We’re told that UCSC has no choice but to make these cutbacks. So why do they have money to give $2.4 million in bonuses to UC executives? Why is there $227 million more in surplus this year than last? A recent neutral study found that the University’s pattern of taking in millions more than it spends is not going to change. Where is the budget crisis?

CONTRACTION

Contraction is when our opportunities are narrowed, our vision shrunk. We are all left with less money, time, education, opportunity and hope. You’re probably rushing to finish reading this pamphlet so that you can go to work to afford your fees, do homework that will get inadequate attention from your overworked TA, and crash three courses.

Contraction means crowded classrooms, overworked teachers and staff, and indebted students. But contraction also affects our field of vision.
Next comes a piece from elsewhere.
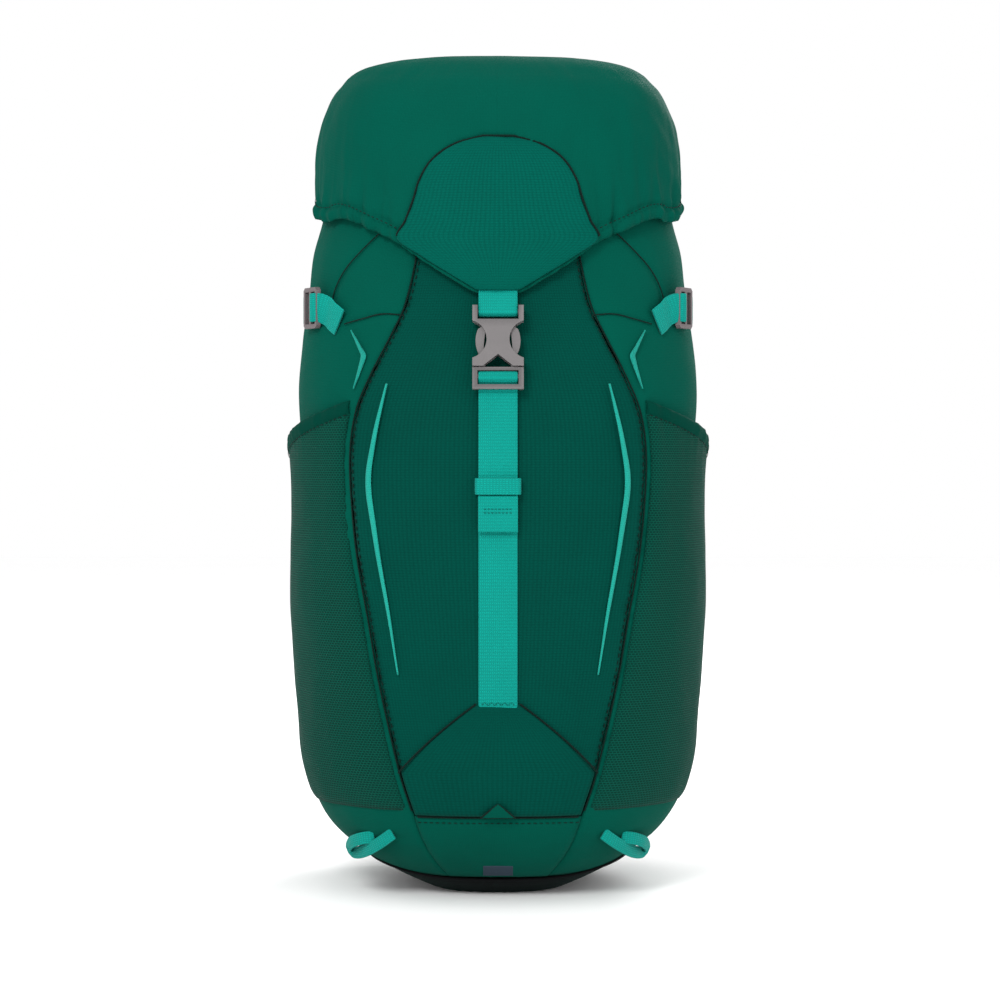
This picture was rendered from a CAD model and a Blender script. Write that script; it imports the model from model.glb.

It narrows our sense of what education is for, reducing the university experience from an expansive imaginative exploration to narrow job training driven by economic imperatives. Contraction also narrows our sense of belonging to a community, reducing us to isolated constituencies fighting with each other for apparently scarce resources. Our contracted vision keeps us from seeing the big picture. We have a common problem: not scarce resources, but exclusion from the decision-making processes that affect our lives at UCSC.

Contraction is:

  • students crammed into more overcrowded classrooms and with fewer courses to choose from
  • resources diverted away from crucial outreach and retention programs that support students of color
  • poorer students in California less able to attend – or even imagine attending – a UC, due to higher fees and less aid (Sounds like a brilliant military recruiting formula to us.)
  • workers stuck in dead-end jobs, with no opportunities to advance or build decent futures at UCSC
  • women and people of color overly represented in low-wage entry level service and clerical positions – contraction further entrenches the structural racism and sexism that shape promotional practices
  • a narrowed vision of the educational experience: students are being trained to pass scan-tron exams, not educated to write and think
  • connecting the life of programs to corporate “partnership,” which insures the poverty of programs like philosophy or women’s studies

If the University squeezes the life out all the things that make it a university – its students, teachers, clericals, service workers, and environment – is it still a university?

WHOSE UNIVERSITY?

We share our ideas with you because the UC administration and regents are telling a different story about what is happening. We – the students, faculty, and workers – are being pitted against each other, when in fact a vision of a genuine educational community unites us. The University has enough money to pay its workers a living wage and fully fund its language programs. We can have unionized dining hall workers and give students a choice about meal plans. When the administration tells us it can’t, it’s telling us something about its priorities, not about material realities.

The crisis in our campus community is not happening in a vacuum. What goes on at UCSC connects with what goes on in California state politics, which must be understood in national and international context: perpetual war, global socialization of loss, privatization of gain, and a concentration of decision-making power. One way we tackle these bigger contexts is by organizing where they affect us – right here.

Solutions to the crisis we face begin with a democratization of the UC management process. UC is a public institution: publicly owned and publicly accountable. We the public demand participation in making the decisions that affect our lives, notably the distribution of our resources. Democratization isn’t a one-time task. It’s an ongoing process of learning, building relationships, raising questions, and organizing collectively.

Here is our invitation: Get involved in building democratic community on this campus!

Learn more. Read fact-finding reports on the UC budget. Find out more about the links between budget cuts, rising fees, and declining diversity. Get the facts on the low wages and their impact on our community. Study the UC’s connections to military and corporate agendas.

Talk to people around you about these issues – on the bus, at work, in the classroom, in your dorm, in the dining hall. Bring your questions and concerns out and into the open everywhere. Democracy rarely happens with official approval.

Connect with campus organizations. Only a few of many: Student-Worker Coalition for Justice, Engaging Education, Students Against War, Student Union Assembly, Long Range Development Plan Coalition (www.ucsc.edu/Planning_2020).

Participate in actions this quarter. Join campus workers (AFSCME and CUE) when they go on strike April.14th. Take part in the statewide student walkout against the budget cuts on April 20. Check out the Tent University April 18-22 (http://ucsc.tentstate.com).

This piece was originally written and distributed as a pamphlet to offer some analysis and context for escalating student and worker struggles at UC Santa Cruz during spring quarter 2005. It was our modest attempt to pierce the rhetoric around the University of California “budget crisis.”